⟨

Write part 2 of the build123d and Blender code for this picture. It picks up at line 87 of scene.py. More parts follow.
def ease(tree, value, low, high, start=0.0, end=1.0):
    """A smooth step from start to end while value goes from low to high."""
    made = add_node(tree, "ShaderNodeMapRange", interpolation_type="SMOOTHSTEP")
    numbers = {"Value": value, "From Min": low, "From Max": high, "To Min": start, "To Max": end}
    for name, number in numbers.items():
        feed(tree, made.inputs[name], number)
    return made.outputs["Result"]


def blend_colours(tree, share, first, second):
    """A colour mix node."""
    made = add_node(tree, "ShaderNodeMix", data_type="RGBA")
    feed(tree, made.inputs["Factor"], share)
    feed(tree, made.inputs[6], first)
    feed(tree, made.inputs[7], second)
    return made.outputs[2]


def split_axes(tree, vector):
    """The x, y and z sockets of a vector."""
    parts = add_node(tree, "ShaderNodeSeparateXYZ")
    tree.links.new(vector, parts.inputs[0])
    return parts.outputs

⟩

Copy all data exactly, start to finish.

Write part 2 of the build123d and Blender code for this picture. It picks up at line 87 of scene.py. More parts follow.
def ease(tree, value, low, high, start=0.0, end=1.0):
    """A smooth step from start to end while value goes from low to high."""
    made = add_node(tree, "ShaderNodeMapRange", interpolation_type="SMOOTHSTEP")
    numbers = {"Value": value, "From Min": low, "From Max": high, "To Min": start, "To Max": end}
    for name, number in numbers.items():
        feed(tree, made.inputs[name], number)
    return made.outputs["Result"]


def blend_colours(tree, share, first, second):
    """A colour mix node."""
    made = add_node(tree, "ShaderNodeMix", data_type="RGBA")
    feed(tree, made.inputs["Factor"], share)
    feed(tree, made.inputs[6], first)
    feed(tree, made.inputs[7], second)
    return made.outputs[2]


def split_axes(tree, vector):
    """The x, y and z sockets of a vector."""
    parts = add_node(tree, "ShaderNodeSeparateXYZ")
    tree.links.new(vector, parts.inputs[0])
    return parts.outputs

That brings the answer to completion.